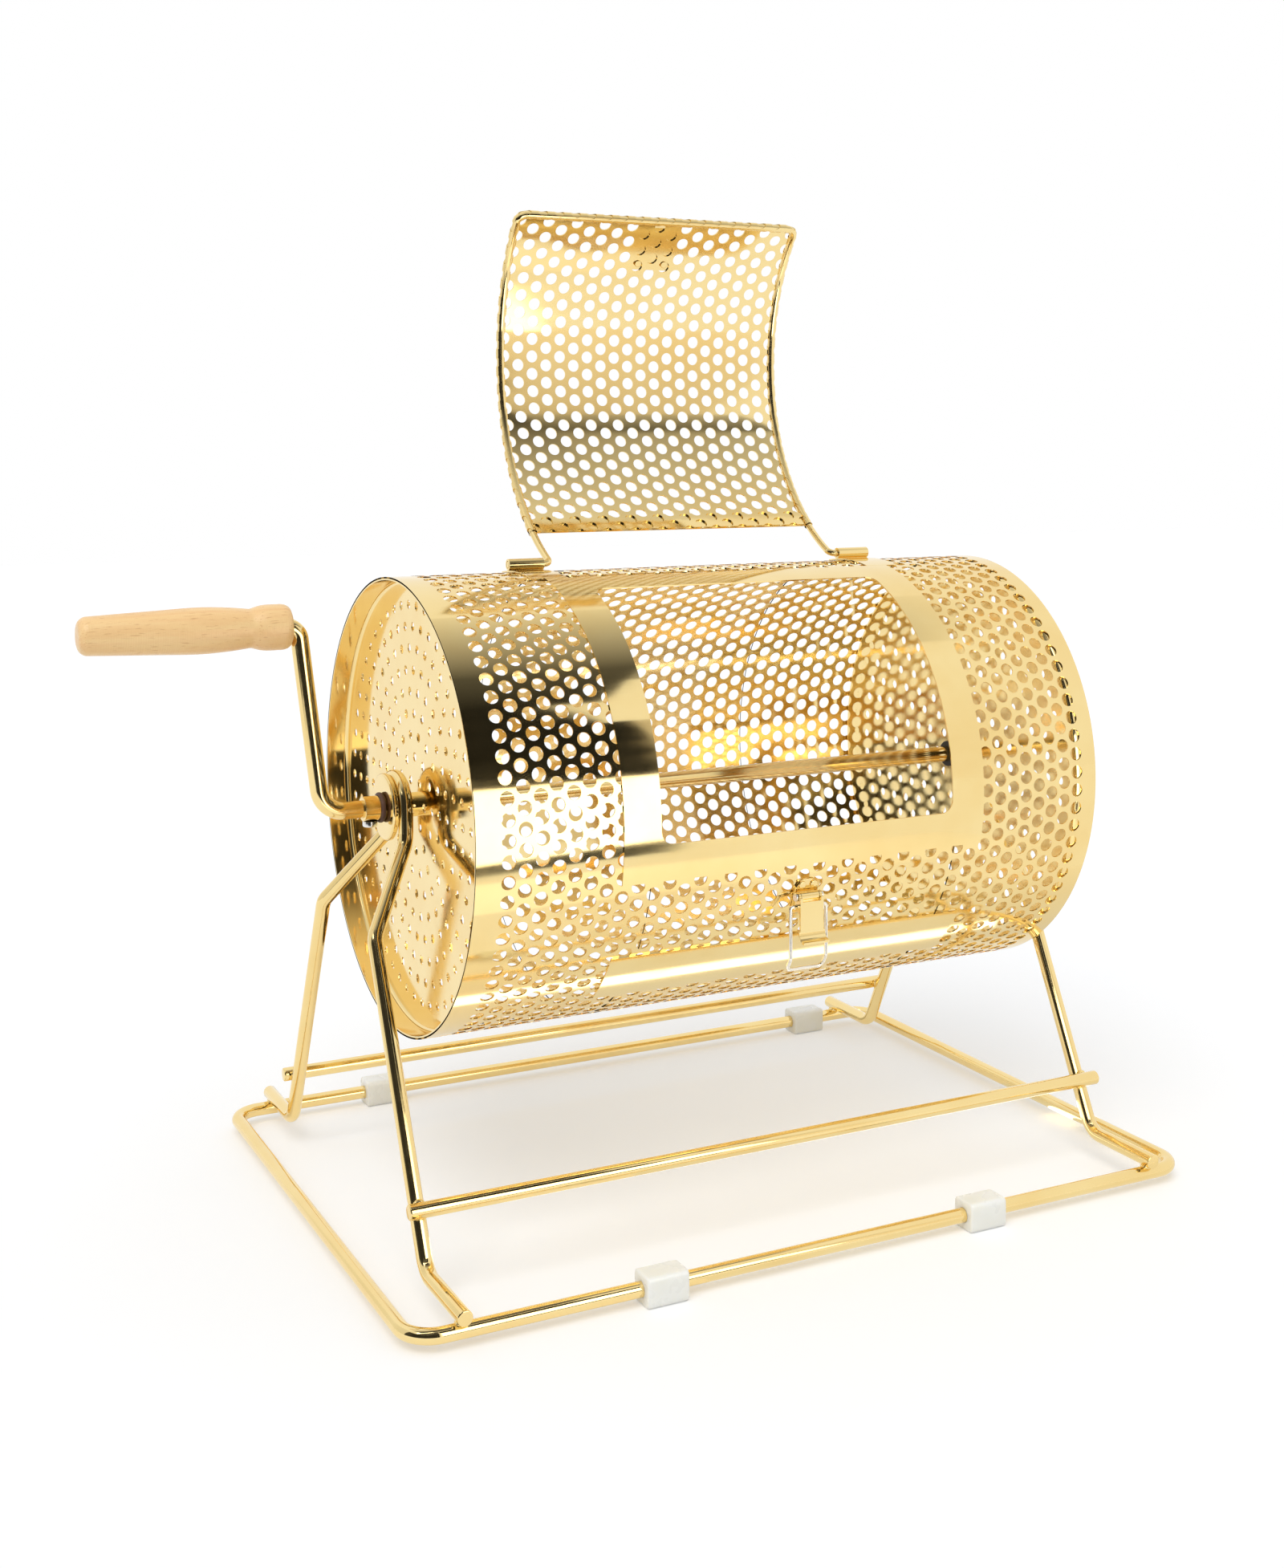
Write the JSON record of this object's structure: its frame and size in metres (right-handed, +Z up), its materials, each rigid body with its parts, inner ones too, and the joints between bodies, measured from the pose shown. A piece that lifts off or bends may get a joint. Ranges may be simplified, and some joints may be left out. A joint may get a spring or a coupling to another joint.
{
  "type": "raffle drum with crank",
  "caption": "Round drum on its side in a bent-wire stand, turned by an offset crank with a turned grip, with a curved hinged door in its wall, held shut by a lever latch with a wire bail.",
  "frame": {"origin": "middle of the whole object's box in plan, on the surface it stands on", "axes": "+X along the drum's axle away from the crank, +Y from the door's side to the back, +Z up"},
  "size_m": [0.5782, 0.3514, 0.557],
  "materials": {
    "gold_wire": "polished",
    "gold_sheet": "polished",
    "gold_tube": "polished",
    "gold_rod": "polished",
    "pale_wire": "polished",
    "bright_steel": "polished",
    "clear_plastic": "gloss",
    "beech": "satin",
    "brown_rubber": "matt",
    "black_rubber": "matt"
  },
  "bodies": {
    "stand": {"base_loop": "gold_wire", "left_side_frame": "gold_wire", "right_side_frame": "gold_wire", "front_cross_rod": "gold_wire", "rear_cross_rod": "gold_wire", "left_bearing_disc": "gold_wire", "right_bearing_disc": "gold_wire", "front_left_foot": "clear_plastic", "front_right_foot": "clear_plastic", "rear_left_foot": "clear_plastic", "rear_right_foot": "clear_plastic"},
    "drum": {"drum_shell": "gold_sheet", "left_end_cap": "gold_sheet", "right_end_cap": "gold_sheet", "door_frame_plate": "gold_sheet", "latch_strip": "gold_sheet", "left_hub_tube": "gold_tube", "right_hub_tube": "gold_tube", "crank_axle": "gold_rod", "crank_set_screw": "bright_steel", "outer_friction_ring": "brown_rubber", "inner_friction_ring": "black_rubber", "grip_ring": "bright_steel", "left_hinge_clip": "gold_sheet", "right_hinge_clip": "gold_sheet", "latch_base": "gold_sheet", "latch_rivets": "gold_rod", "latch_pin": "gold_rod"},
    "grip": {"crank_grip": "beech"},
    "door": {"door_panel": "gold_sheet", "door_wire": "gold_wire", "door_keeper": "gold_sheet", "keeper_rivets": "gold_rod"},
    "lever": {"latch_lever": "gold_sheet"},
    "bail": {"latch_bail": "pale_wire"}
  },
  "joints": [
    {"name": "drum_spin", "type": "hinge", "parent": "stand", "child": "drum", "pos_m": [0.0654, 0, 0.225], "axis": [1, 0, 0], "continuous": true},
    {"name": "grip_spin", "type": "hinge", "parent": "drum", "child": "grip", "pos_m": [-0.2341, 0, 0.326], "axis": [1, 0, 0], "continuous": true},
    {"name": "door_hinge", "type": "hinge", "parent": "drum", "child": "door", "pos_m": [0.0654, 0.00834, 0.35394], "axis": [1, 0, 0], "range_deg": [0, 150.5]},
    {"name": "latch_lever", "type": "hinge", "parent": "drum", "child": "lever", "pos_m": [0.0654, -0.12084, 0.17958], "axis": [1, 0, 0], "range_deg": [-90, 5]},
    {"name": "latch_bail", "type": "hinge", "parent": "lever", "child": "bail", "pos_m": [0.0654, -0.12084, 0.17458], "axis": [1, 0, 0], "range_deg": [-70, 20]}
  ]
}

--------------------------------------------------

TASK OBJECTIVE: Give back the data above exactly as it appears.

FINISHED EXERCISE:
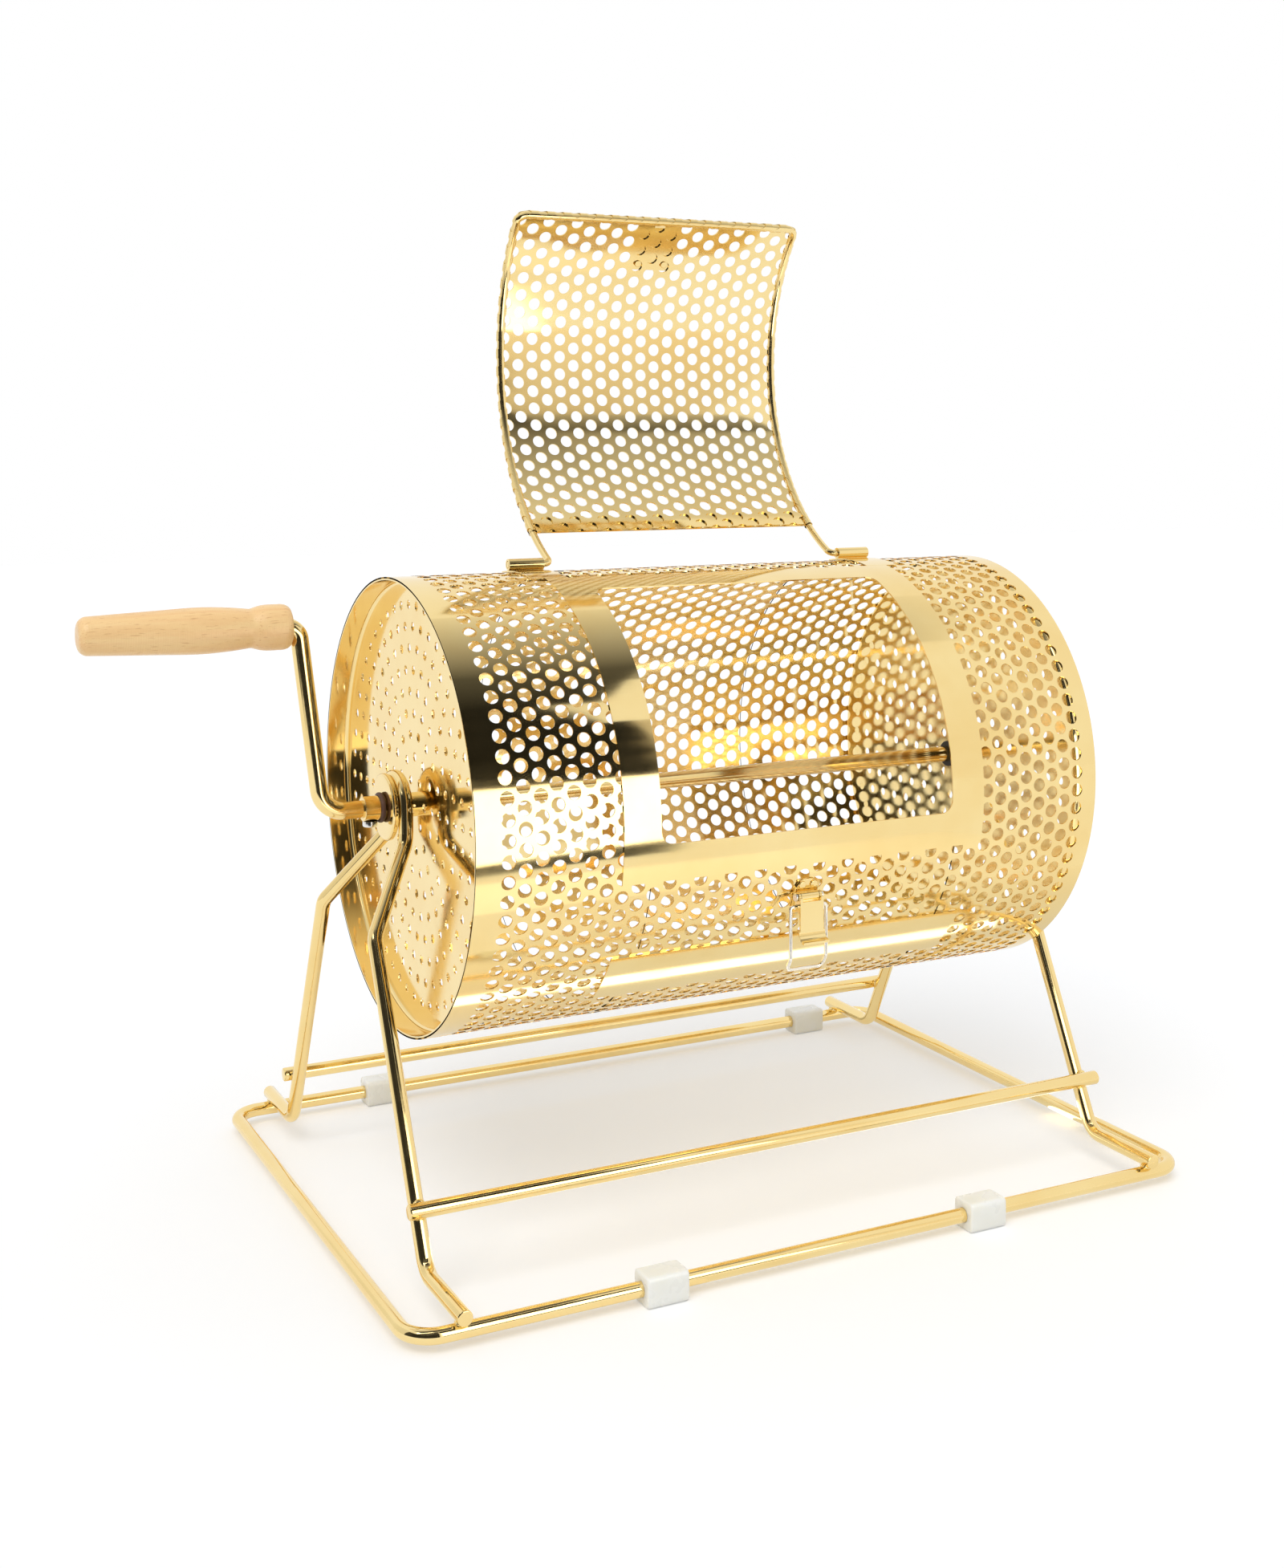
Write the JSON record of this object's structure: its frame and size in metres (right-handed, +Z up), its materials, each rigid body with its parts, inner ones too, and the joints between bodies, measured from the pose shown. A piece that lifts off or bends may get a joint. Ranges may be simplified, and some joints may be left out. A joint may get a spring or a coupling to another joint.
{
  "type": "raffle drum with crank",
  "caption": "Round drum on its side in a bent-wire stand, turned by an offset crank with a turned grip, with a curved hinged door in its wall, held shut by a lever latch with a wire bail.",
  "frame": {"origin": "middle of the whole object's box in plan, on the surface it stands on", "axes": "+X along the drum's axle away from the crank, +Y from the door's side to the back, +Z up"},
  "size_m": [0.5782, 0.3514, 0.557],
  "materials": {
    "gold_wire": "polished",
    "gold_sheet": "polished",
    "gold_tube": "polished",
    "gold_rod": "polished",
    "pale_wire": "polished",
    "bright_steel": "polished",
    "clear_plastic": "gloss",
    "beech": "satin",
    "brown_rubber": "matt",
    "black_rubber": "matt"
  },
  "bodies": {
    "stand": {"base_loop": "gold_wire", "left_side_frame": "gold_wire", "right_side_frame": "gold_wire", "front_cross_rod": "gold_wire", "rear_cross_rod": "gold_wire", "left_bearing_disc": "gold_wire", "right_bearing_disc": "gold_wire", "front_left_foot": "clear_plastic", "front_right_foot": "clear_plastic", "rear_left_foot": "clear_plastic", "rear_right_foot": "clear_plastic"},
    "drum": {"drum_shell": "gold_sheet", "left_end_cap": "gold_sheet", "right_end_cap": "gold_sheet", "door_frame_plate": "gold_sheet", "latch_strip": "gold_sheet", "left_hub_tube": "gold_tube", "right_hub_tube": "gold_tube", "crank_axle": "gold_rod", "crank_set_screw": "bright_steel", "outer_friction_ring": "brown_rubber", "inner_friction_ring": "black_rubber", "grip_ring": "bright_steel", "left_hinge_clip": "gold_sheet", "right_hinge_clip": "gold_sheet", "latch_base": "gold_sheet", "latch_rivets": "gold_rod", "latch_pin": "gold_rod"},
    "grip": {"crank_grip": "beech"},
    "door": {"door_panel": "gold_sheet", "door_wire": "gold_wire", "door_keeper": "gold_sheet", "keeper_rivets": "gold_rod"},
    "lever": {"latch_lever": "gold_sheet"},
    "bail": {"latch_bail": "pale_wire"}
  },
  "joints": [
    {"name": "drum_spin", "type": "hinge", "parent": "stand", "child": "drum", "pos_m": [0.0654, 0, 0.225], "axis": [1, 0, 0], "continuous": true},
    {"name": "grip_spin", "type": "hinge", "parent": "drum", "child": "grip", "pos_m": [-0.2341, 0, 0.326], "axis": [1, 0, 0], "continuous": true},
    {"name": "door_hinge", "type": "hinge", "parent": "drum", "child": "door", "pos_m": [0.0654, 0.00834, 0.35394], "axis": [1, 0, 0], "range_deg": [0, 150.5]},
    {"name": "latch_lever", "type": "hinge", "parent": "drum", "child": "lever", "pos_m": [0.0654, -0.12084, 0.17958], "axis": [1, 0, 0], "range_deg": [-90, 5]},
    {"name": "latch_bail", "type": "hinge", "parent": "lever", "child": "bail", "pos_m": [0.0654, -0.12084, 0.17458], "axis": [1, 0, 0], "range_deg": [-70, 20]}
  ]
}